Why ESG activities correlate with stronger financial performance

ESG

A study by Bain & Company and EcoVadis has found that ESG activities correlate with stronger financial profitability and growth for private firms.

The study – titled Do ESG Efforts Create Value? – assessed how ESG activities and outcomes have impacted 100,000 companies, 80% of which are private. The ESG activities included sustainability, diversity and employee satisfaction.

The research examined how various aspects of ESG activities revealed in EcoVadis scorecards —including implementing practices to reduce carbon and improve DEI, embedding sustainability into management processes and procuring sustainably—correlate with both ESG outcomes and financial performance.

The study highlighted the correlation was found in the fact companies with more women on their executive teams have better financial results, as well as companies that rank in the top 25% of their industry for executive team gender diversity have annual revenue growth approximately 2% above companies in the bottom quartile.

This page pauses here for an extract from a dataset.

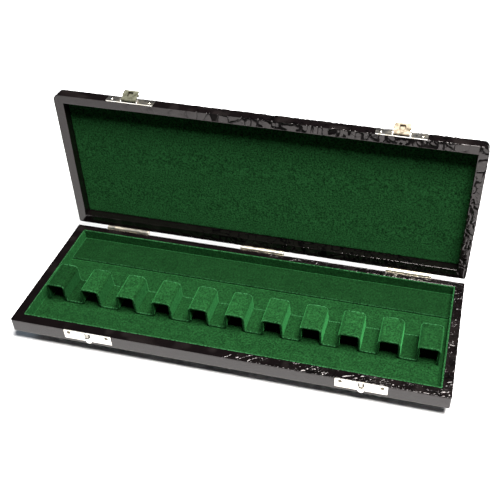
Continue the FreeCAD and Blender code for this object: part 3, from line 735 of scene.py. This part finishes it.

In addition, renewable energy usage was found to correlate with higher EBITDA margins in carbon-intensive industries. In the natural resources, transportation and industrial goods sectors, companies that use more renewable energy also had higher EBITDA margins.

Companies that focus on ethics, environmental and labour practices within their supply chains were also found to be more profitable. These companies have margins 3 to 4% above those that don’t focus on their suppliers’ ESG credentials.

Bain and EcoVadis also found that ESG leaders have higher employee satisfaction, while companies with the most satisfied employees grow faster and are more profitable.

They also have three-year revenue growth up to 5% above those with less-satisfied employees and margins as much as 6% higher than those laggards.

There were also findings that emphasised opportunities for private firms to improve their ESG efforts. Only 35% of large private companies achieve top scores for carbon management, compared to 53% of large public companies.

Bain & Company advisory partner Axel Seemann said, “Our findings provide much-needed perspective in the debate as to whether ESG activities correlate with financial performance. This new data shows that positive ESG outcomes are a trait of successful companies. This should encourage private companies and investors to confidently double down on ESG efforts. We only expect this correlation to strengthen as ESG data becomes richer and more nuanced.”

Ecovadis chief ratings officer Sylvain Guyoton added, “These findings should motivate companies at all levels of ESG maturity to redouble their investment in accelerating their sustainability journey. For companies in nascent stages, this means developing sustainability management systems with policies, action plans and reporting.

“Companies at mature stages can pursue more advanced capabilities such as regenerative resource management and product circularity. Ultimately, cascading these practices into their value chains can support, for example, Scope 3 decarbonization and circularity initiatives, and also puts those trading partners on the same path to value creation. Our research shows this hard work will be well worth it.”